Gosh, I just realized that I left off in June with a sort of sad post, or anyway, one where I was feeling pretty fed up, people. In case you were just a little bit worried, let me assure you that I had a really sweet summer, got in a lot of R & R and am more or less going strong for the crazy fall, with everyone but me back in school on top of  the usual chaos. Just thought you might like to know! And mmmmwwwwaaaaah to you, darlings!

Published in: on October 3, 2012 at 1:24 PM  Leave a Comment  

A Queer In Need…

Yesterday I went to a new doctor’s office for an intake visit, since my old doctor is leaving her practice for reasons of her own to which I am not privy. No doctor is perfect, but mine had two very good qualities: she was really nice, and she was a lesbian. I guess I sort of forgot how important both these things are, being used to extreme compromise when it comes to medical personnel, and I was just buzzing along through my intake yesterday: buxom, young, straight blonde receptionist, check, slightly alternative straight brunette rocker chick turned nurse, check, buxom, young, straight blonde PA, check. And then, as I was leaving, I saw the one male staff member, an adorable Latino gay boy, who gave me an adorable gay boy touch on my arm as he showed me where to exit the office, and do you know? My spirits were lifted to on high. It’s so funny. You don’t realize what you’re missing until you’re shown that things can be different. Now that I’ve been intook, I won’t get to meet the actual doctor until sometime in December, but I feel so much more hopeful about the whole practice now that I’ve been touched by a fellow queer who works there. Which leads me to my new haircut.

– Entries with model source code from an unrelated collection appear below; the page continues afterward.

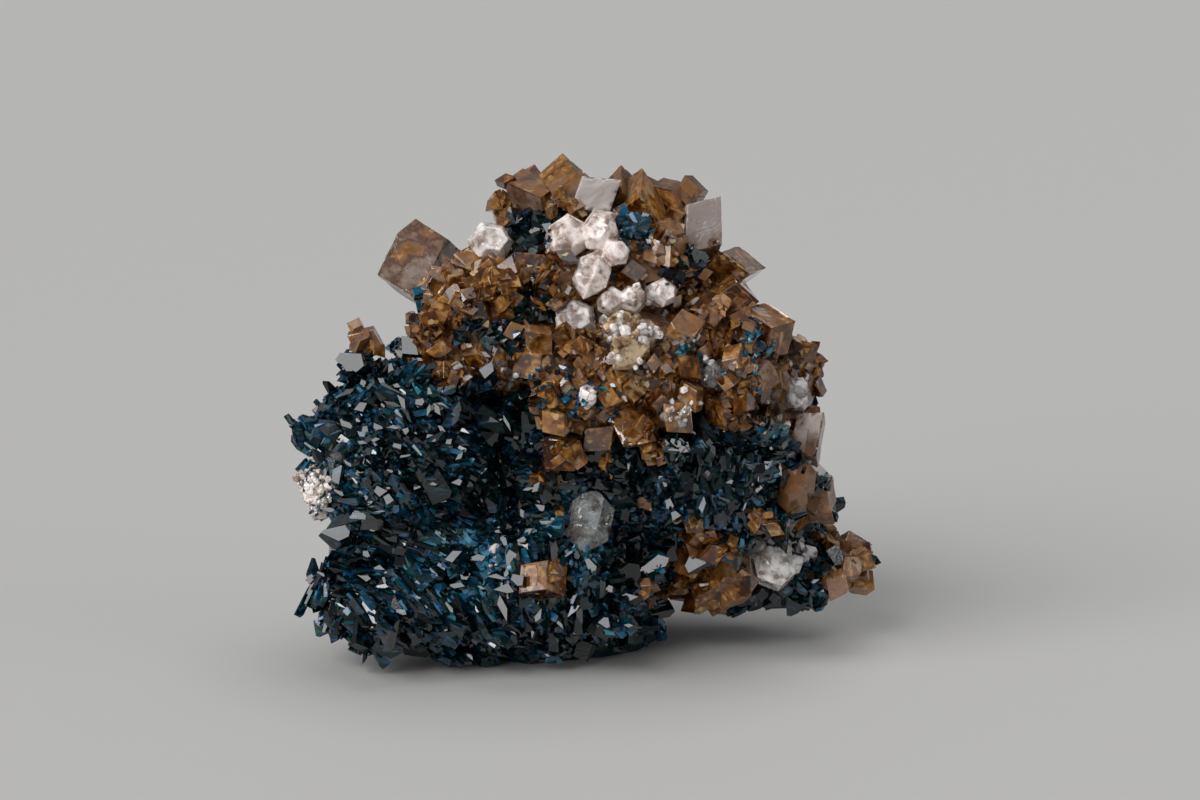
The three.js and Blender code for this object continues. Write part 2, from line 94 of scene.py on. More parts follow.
# A plain pale floor and soft studio light
studio = {
    "floor": "#c2c1bf",
    "world": ("#eceef1", 0.19),
    "suns": [
        {"name": "key", "from": (-0.60, -0.62, 0.50), "strength": 2.4, "angle": 50},
        {"name": "top", "from": (0.15, 0.25, 0.95), "strength": 0.8, "angle": 50},
        {"name": "spark", "from": (-0.25, -0.75, 0.60), "strength": 0.5, "angle": 18},
        {"name": "right", "from": (0.85, -0.35, 0.30), "strength": 0.35, "angle": 40},
    ],
}


# Materials

def toLinear(hexColour):
    channels = [int(hexColour[i:i + 2], 16) / 255 for i in (1, 3, 5)]
    return [c / 12.92 if c <= 0.04045 else ((c + 0.055) / 1.055) ** 2.4 for c in channels] + [1]


def addNode(tree, kind, settings=(), links=()):
    node = tree.nodes.new("ShaderNode" + kind)
    for name, value in dict(settings).items():
        if isinstance(name, int) or name in node.inputs:
            node.inputs[name].default_value = value
        else:
            setattr(node, name, value)
    for name, socket in dict(links).items():
        tree.links.new(socket, node.inputs[name])
    return node


def fillRamp(ramp, stops):
    elements = ramp.color_ramp.elements
    while len(elements) < len(stops):
        elements.new(0.5)
    for element, (place, colour) in zip(elements, stops):
        element.position = place
        element.color = toLinear(colour) if isinstance(colour, str) else [colour] * 3 + [1]


def newMaterial(name):
    material = bpy.data.materials.new(name)
    material.use_nodes = True
    tree = material.node_tree
    tree.nodes.clear()
    output = addNode(tree, "OutputMaterial")
    return material, tree, output


tintShift = 0.37  # metres that a pattern is moved by from tint 0 to tint 1


# Object coordinates, and the same moved for each crystal by its own tint, so that no pattern runs on from one
# crystal to the next
def crystalCoordinates(tree):
    plain = addNode(tree, "TexCoord").outputs["Object"]
    tint = addNode(tree, "Attribute", {"attribute_name": "tint"})
    shift = addNode(tree, "VectorMath", {"operation": "SCALE", "Scale": tintShift},
                    {"Vector": tint.outputs["Vector"]})
    moved = addNode(tree, "VectorMath", {"operation": "ADD"}, {0: plain, 1: shift.outputs[0]})
    return plain, moved.outputs[0], tint.outputs["Fac"]


# Lazulite, a natural glassy crystal: near-black in large crystals, teal to sky blue where they are small,
# with blue cells that are partly its colour zones and partly painted inner glints
lazuliteFinish = {"ior": 1.62, "zoneAndPaintedGlintSize": 0.4 * mm, "patchSize": 9 * mm, "grain": 0.25 * mm,
                  "bump": 0.012 * mm}


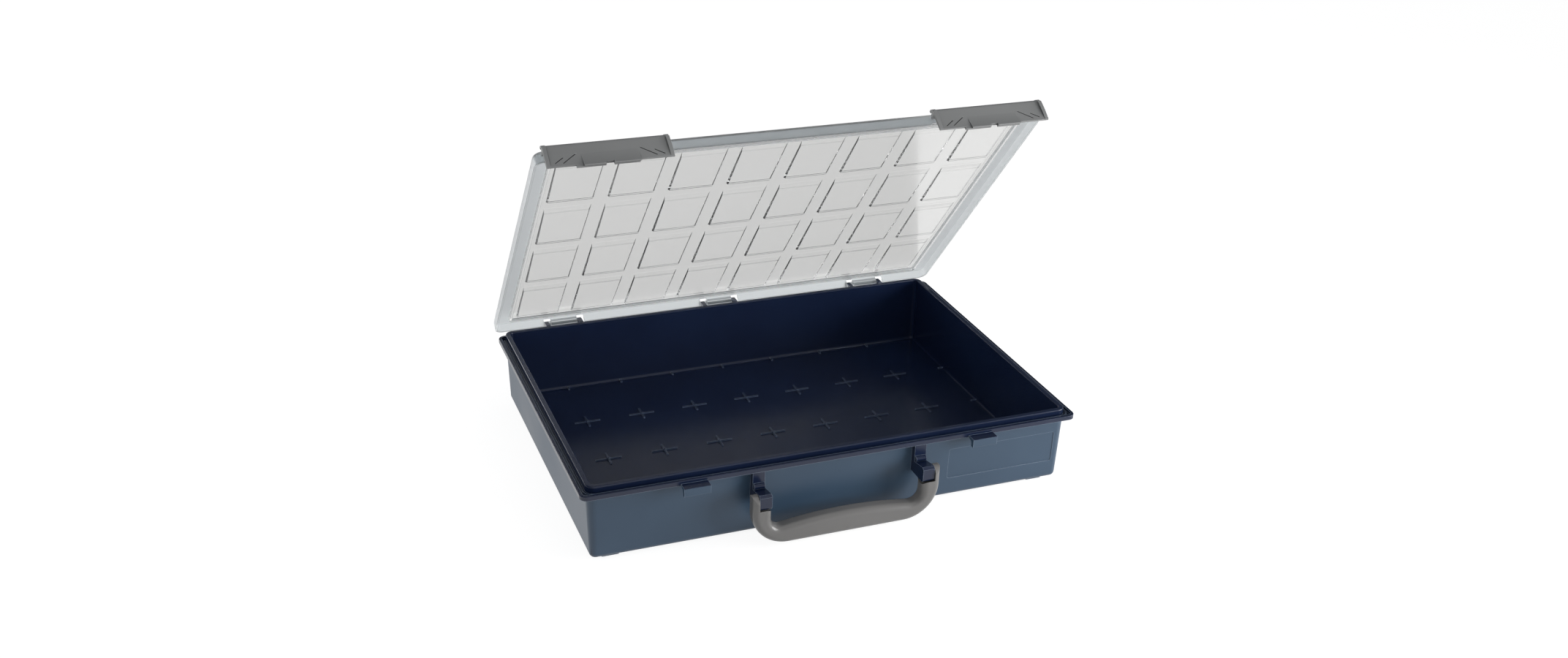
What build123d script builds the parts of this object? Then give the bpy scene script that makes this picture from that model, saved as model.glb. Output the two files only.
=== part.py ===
from build123d import *
import math
import os

# Assortment case: a shallow moulded tray with a clear hinged lid, two snap latches and a carrying
# handle.  Millimetres, +Z up, front at -Y.  The origin is the middle of the tray, on the plane of
# its feet.  Pieces are drawn with the case shut and then swung to the angles they rest at.

# Cells that the case is laid out on
columns = 8
rows = 4
cell_width = 39.5
cell_depth = 55.0
insert_play_x = 1.0
insert_play_y = 0.6

# Tray
foot_height = 2.6
foot_length = 12.0
foot_depth = 6.0
foot_inset_x = 7.7
foot_inset_y = 5.3
foot_radius = 1.5
floor_thickness = 1.8
inner_height = 49.8
wall_at_floor = 1.7
outer_corner_radius = 3.8
inner_corner_radius = 2.6
outer_edge_radius = 3.4
inner_edge_radius = 2.0
bead_width = 3.4
bead_height = 4.5
bead_edge_radius = 0.7
groove_width = 3.0
groove_rib_width = 0.6
groove_rib_height = 0.8
rim_thickness = 1.4
rim_corner_radius = 5.0
lip_width = 2.0
lip_height = 1.6
lip_edge_radius = 0.5

# Crosses on the floor that locate the loose boxes, and the half marks along the walls
cross_length_x = 18.0
cross_length_y = 14.0
cross_width = 1.0
cross_height = 0.8
pip_radius = 1.1
pip_height = 1.3
half_mark_length = 5.0

# Panel sunk in the front wall, for a label
panel_width = 77.0
panel_height = 22.0
panel_bottom = 16.0
panel_inset = 5.5
panel_sink = 0.4
panel_radius = 1.5

# Hinge at the rear: lugs on the tray, knuckles on the lid, steel pins
lug_radius = 3.0
lug_thickness = 3.0
lug_spread = 24.2
lug_notch_gap = 1.1
lug_root_drop = 9.0
hinge_inset = 40.8
hinge_reach = 7.0
pin_radius = 1.25
pin_running_gap = 0.05
pin_chamfer = 0.3
knuckle_side_gap = 0.4
knuckle_web_thickness = 4.0

# Lid
lid_gap = 0.2
lid_thickness = 1.8
skirt_height = 7.7
skirt_thickness = 1.4
skirt_gap = 0.2
rear_skirt_gap = 1.1
lid_corner_radius = 6.0
lid_edge_radius = 2.0
locating_rib_width = 1.7
locating_rib_height = 2.0
locating_rib_gap = 0.4
rear_rib_gap = 0.8
pad_spacing = 8.9
pad_height = 1.0
pad_front_share = 0.6
pad_ramp = 6.0
pad_side_slope = 1.0
pad_rear_slope = 0.3
pad_hollow = 0.4

# Rails that carry the latches, and the catches that they close over
rail_radius = 1.5
rail_reach = 3.4
rail_drop = 2.5
rail_web_thickness = 1.2
rail_end_recess = 0.5
catch_width = 17.0
catch_offset = 29.25
catch_reach = 6.6
catch_top_drop = 1.9
catch_height = 5.8
catch_thickness = 3.0
catch_edge_radius = 0.6
catch_notch_gap = 0.8
catch_notch_rise = 0.3

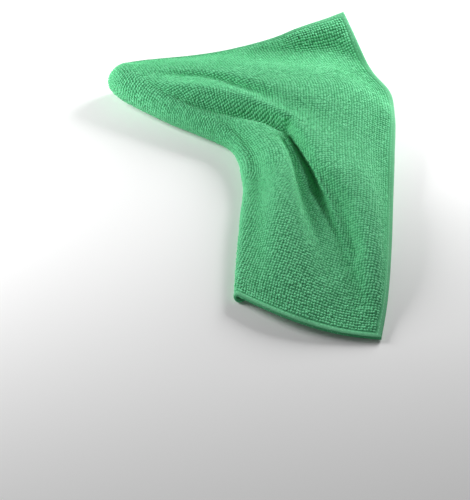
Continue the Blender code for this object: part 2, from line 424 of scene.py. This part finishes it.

For quite some time, my (complicated and curly) hair has been in such a state that I could only wear it in a ponytail. I was mired in indecision about getting it cut. Tex doesn’t want it to be too short, and neither of us thinks a bob is in order and I’m so tired of getting this boring layered thing that looks ok on the day of the cut when the stylist blow dries it to a fare-thee-well but just goes blah the next day that I just kept raking it back into a pony tail. I’m just not one of those femmes who drops everything until she looks perfect; I’d rather be reading a book. Anyway, I finally forced myself to go over to a local salon a friend recommended and a very nice young, straight Turkish woman gave me this cut that at first made me cry. But then…it turned out it looks amazing! And may actually be the cut I’ve been looking for my whole life. One friend said I look like a bohemian writer from the 20s in a small sea village in England, and I would like to add “lesbian” to that description, one who wears long skirts and sturdy boots and strides about on long tramps through the landscape, rain or shine, with some very nice dogs at her heels.

At church the Sunday after I got my cut, this butch lesbian I admire came up and hugged me and said in my ear, “You look beautiful! I love your haircut!” Not only did her words completely melt me, I realized that I have the capacity to cheer up my fellow queers just by looking cute. God knows, seeing other queers when I’m out and about lifts my spirits and gives me the strength to carry on. I would like to do my part! And of course, looking cute as much as possible is most satisfying for ye ol’ spouse, as well.

When I first came home with the haircut, Seth (who has undergone a sort of sea change lately) said it looked “very you, Mom, kind of nutty in a good way”.  Looking good for other queers and for one’s family is very different from having to look good for men, something I rebelled strongly against as a young woman. Tripping about with cute hair and my new, pulled together style of sexy, femme, updated Virginia Wolf/Gertrude Stein long skirt and vest sort of ensemble – hey! Cheer up! You aren’t alone out here.